For Imrie, the transition from a middle school to a high school has been smooth, but the environment is different.

“Coming in the middle of the year has made the transition a bit more difficult, but so far the transition has been surprisingly smooth,” Imrie said. “The hardest part so far is trying to meet all the new staff … There are so many staff members on a high school campus, and (it is difficult) trying to remember all of their names and what their roles on campus are.”

Geneve-Brown said she was originally a little apprehensive before teaching here, but has adjusted well to GBHS.

“I was a bit worried before starting to teach here because starting mid-year is a bit of a challenge, but I am slowly getting more comfortable,” Geneve-Brown said. “The easiest part for me has been the welcoming feeling and kind vibes I received from everyone. That says a lot about a school and its staff and student body.
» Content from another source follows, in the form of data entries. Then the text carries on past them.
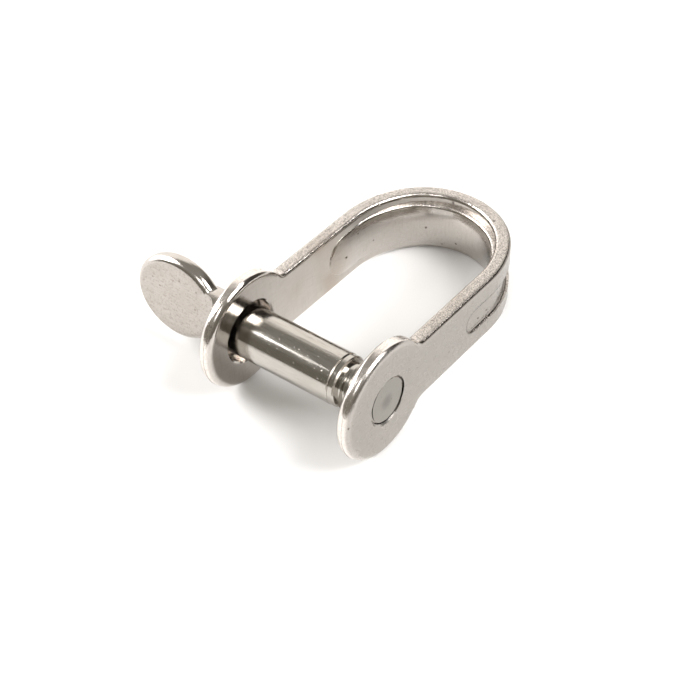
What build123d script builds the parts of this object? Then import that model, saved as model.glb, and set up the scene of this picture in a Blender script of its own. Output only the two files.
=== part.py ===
from build123d import *
from math import acos, cos, degrees, radians, sin, sqrt
import os

# A small pressed-strip shackle with a screw pin, in millimetres.
# X is the pin's axis, positive toward the threaded ear. Y points from the pin to the bow.
# Z is up, across the width of the strip. The origin is on the pin's axis, midway between the ears.

# Driving dimensions: the strip
mouth_gap = 14.0  # between the inner faces of the two ears
strip_thickness = 1.5
strip_width = 6.5
ear_diameter = 11.6
ear_root_radius = 1.2  # where the ear's outline runs into the leg's edges
leg_length = 16.0  # from the pin's axis to the start of the bow
bow_side_radius = 9.0  # inner face, on each side of the bow
bow_crown_radius = 6.6  # inner face, over the top of the bow
edge_rounding = 0.4  # on both corners of every blanked edge
rim_wear_rounding = 0.68  # on the free rims of the ears, where tumbling wears them most
rim_wear_radius = 5.87  # of the worn rim, about a centre that is off the pin's axis
rim_wear_shift = 0.11  # toward the leg, so that the wear fades out before the leg's root
rim_wear_start = 45  # degrees from the leg's direction, on both sides

# Driving dimensions: the bead pressed round the bow, raised inside and grooved outside
bead_end = 13.9  # Y of the centre of the bead's round end on each leg
bead_half_width = 2.3
bead_dome_radius = 8.0  # of the bead's gently domed top
bead_shoulder = 0.35  # rounding between the domed top and the bead's sides
bead_leg_height = 0.4
bead_crown_height = 0.85
groove_end = 13.3
groove_half_width = 1.25
groove_floor_rounding = 0.3
groove_leg_depth = 0.2
groove_crown_depth = 0.65

# Driving dimensions: the pin
shank_radius = 2.5
clearance_hole_radius = 3.1
hole_edge_break = 0.15
shank_end = 3.6  # X of the fine groove between the shank and the collar
shank_edge_break = 0.1
shoulder_radius = 3.5
shoulder_width = 1.1
shoulder_rounding = 0.35
shoulder_gap = 0.05  # left between the shoulder and the ear when the pin is home
tip_recess = 0.12  # how far the pin's tip stays inside the ear's outer face
tip_chamfer = 0.15

# Driving dimensions: the thread, M5 x 0.8 with running clearance
thread_pitch = 0.8
thread_crest_radius = 2.44
thread_core_radius = 2.0
nut_minor_radius = 2.15
nut_root_radius = 2.56
nut_chamfer = 0.25
basic_radius = 2.5  # where the flanks stand basic_flat apart
basic_flat = 0.1
flank_slope = 0.577  # tangent of half the 60 degree thread angle
flank_clearance = 0.08  # along the axis, on each flank
collar_radius = 2.46
collar_width = 0.7
collar_chamfer = 0.15
relief_radius = 1.95
relief_width = 0.55

# Driving dimensions: the thumb paddle
paddle_centre = -15.5  # X
paddle_half_length = 4.95
paddle_half_width = 4.2
paddle_half_thickness = 0.87
paddle_rim_rounding = 0.75
paddle_lean = 7.0  # degrees that the paddle leans from upright when the pin is home
neck_half_width = 2.3  # of the paddle's root, where it runs into the round neck
flare_radius = 2.0
scoop_radius = 0.9  # between the paddle's face and the round neck
scoop_half_length = 5.55  # of the die that flattens each face
scoop_half_width = 5.5
neck_reach = 1.3  # how far the round neck runs inside the paddle's end

# Worked out from the driving dimensions
half_gap = mouth_gap / 2
outer_face = half_gap + strip_thickness
half_width = strip_width / 2
ear_radius = ear_diameter / 2
side_centre = half_gap - bow_side_radius  # X of the centre of the bow's right side arc
centre_spread = bow_side_radius - bow_crown_radius
side_angle = degrees(acos(-side_centre / centre_spread))  # turn of each side arc
crown_rise = centre_spread * sin(radians(side_angle))  # crown centre above the legs' end
shoulder_face = -outer_face - shoulder_gap
shoulder_back = shoulder_face - shoulder_width
tip = outer_face - tip_recess
neck_end = paddle_centre + paddle_half_length - neck_reach
collar_end = shank_end + collar_width
thread_start = collar_end + relief_width
eps = 0.3  # how far a cutter or a joining piece runs past the surface it meets
tolerance = 0.01  # when an edge is picked out by its size or place
leg_overlap = 2.0  # how far the bow's solid runs back into each leg
run_out = 0.35  # how far the thread's first turn reaches back into the relief groove
pin_thread_start = thread_start - run_out
nut_thread_start = pin_thread_start + 2 * thread_pitch  # in step with the pin's thread
nut_turns = 4
pin_turns = 6
groove_overrun = 0.1
ring_radius = nut_root_radius + 0.7


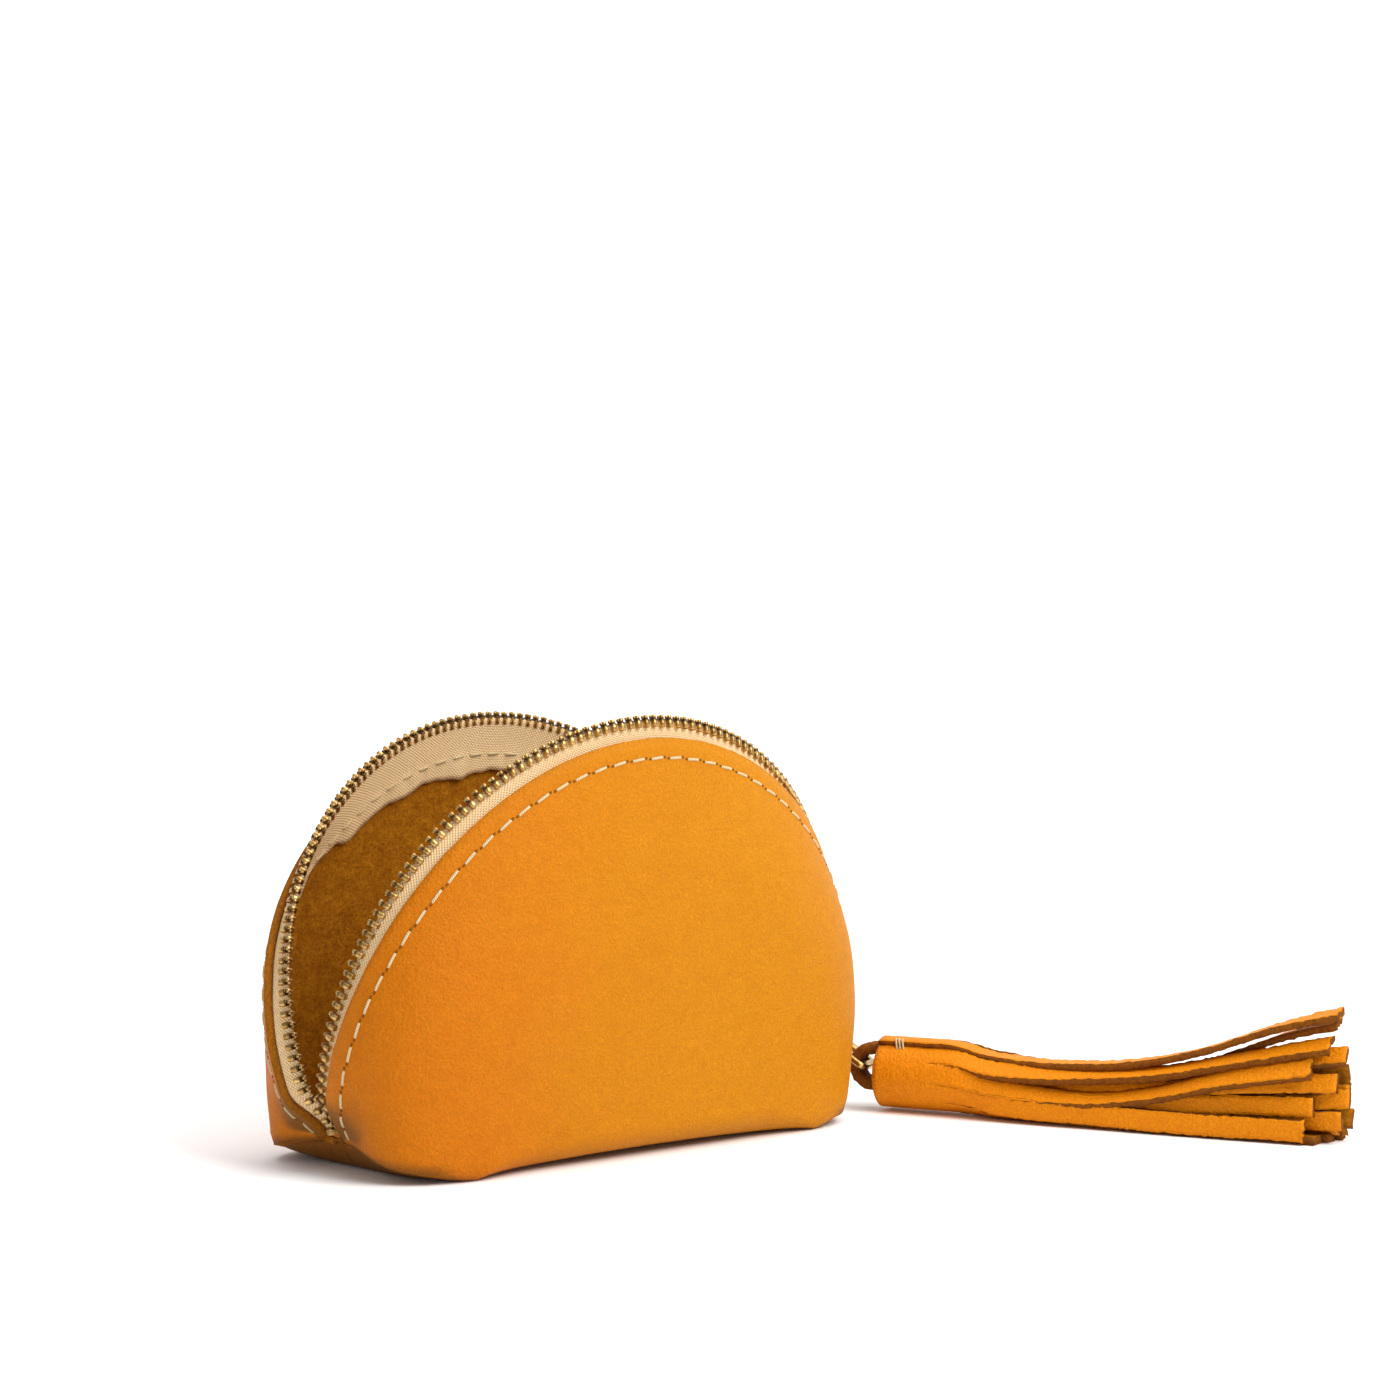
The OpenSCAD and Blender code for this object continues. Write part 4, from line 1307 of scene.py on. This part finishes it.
def soft_light(name, place, aim, width, height, power, colour=WHITE):
    """A rectangular lamp of power watts at place, turned to aim, with sizes in metres."""
    lamp = bpy.data.lights.new(name, "AREA")
    lamp.shape = "RECTANGLE"
    lamp.size, lamp.size_y = width, height
    lamp.energy = power
    lamp.color = colour
    holder = bpy.data.objects.new(name, lamp)
    holder.location = place
    holder.rotation_mode = "QUATERNION"
    holder.rotation_quaternion = (Vector(aim) - Vector(place)).to_track_quat("-Z", "Y")
    bpy.context.scene.collection.objects.link(holder)


backdrop()

back = Vector((-math.sin(CAMERA_AZ) * math.cos(CAMERA_EL), -math.cos(CAMERA_AZ) * math.cos(CAMERA_EL),
               math.sin(CAMERA_EL)))
right = Vector((math.cos(CAMERA_AZ), -math.sin(CAMERA_AZ), 0))
up = back.cross(right)
lens = bpy.data.cameras.new("camera")
lens.sensor_width = 36
lens.lens = 36 * FOCAL
lens.clip_start, lens.clip_end = 0.02, 20
camera = bpy.data.objects.new("camera", lens)
camera.location = Vector((0, 0, 0.05)) + back * CAMERA_FAR
aim = -back - right * (AIM_AT[0] / FOCAL) - up * (AIM_AT[1] / FOCAL)
camera.rotation_mode = "QUATERNION"
camera.rotation_quaternion = aim.to_track_quat("-Z", "Y")
bpy.context.scene.collection.objects.link(camera)
bpy.context.scene.camera = camera


def from_camera(rightward, nearer, height):
    """A place given as seen by the camera, in metres from the pouch's middle."""
    flat_back = Vector((back.x, back.y, 0)).normalized()
    return right * rightward + flat_back * nearer + Vector((0, 0, height))


soft_light("window", from_camera(1.0, 0.75, 1.15), (0, 0, 0.04), 1.0, 0.9, 22, (1.0, 0.985, 0.96))
soft_light("ceiling", from_camera(0.2, 0.0, 1.6), (0, 0, 0), 1.6, 1.6, 17)

world = bpy.data.worlds.new("room")
world.use_nodes = True
world.node_tree.nodes["Background"].inputs["Color"].default_value = (1, 1, 1, 1)
world.node_tree.nodes["Background"].inputs["Strength"].default_value = 0.5
bpy.context.scene.world = world
bpy.context.scene.view_settings.view_transform = "Standard"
Merci to everyone.”

The teachers also say they have high hopes for their impact on GBHS students.

“I remembered sitting in my own English high school class and dreaming about exploring the American culture one day,” Geneve-Brown said. “While the high school teachers in my country were a lot less enthusiastic and incredibly more strict, I still felt that my language courses ignited a desire in me to explore new ways of thinking and relating to the world. I hope to do a little bit of that for my students at Granite Bay.”

Handling similarly understands the importance of her role as a teacher.

“Teachers are so much more than disseminators of information. We are role models as well,” Handling said. “We need to set the examples and model what we expect kids to do. In order to do that I plan on trying my best to not only teach, but to listen and build relationships. When kids know you’re invested in them, they are more inclined to work harder.”

Imrie says the goals he has for his teaching and for his students expands beyond the classroom.

“The most important role of a teacher is to motivate and inspire students to see new things, to explore and sharpen their skills and talents (and) to challenge themselves to achieve greater success than they thought possible,” Imrie said. “I try to bring in new and different perspectives to the classroom so that students see more than the concept being taught. I don’t want to just teach technology skills, I want students to see the possibilities of the technology and the potential impact that technology can have on society.”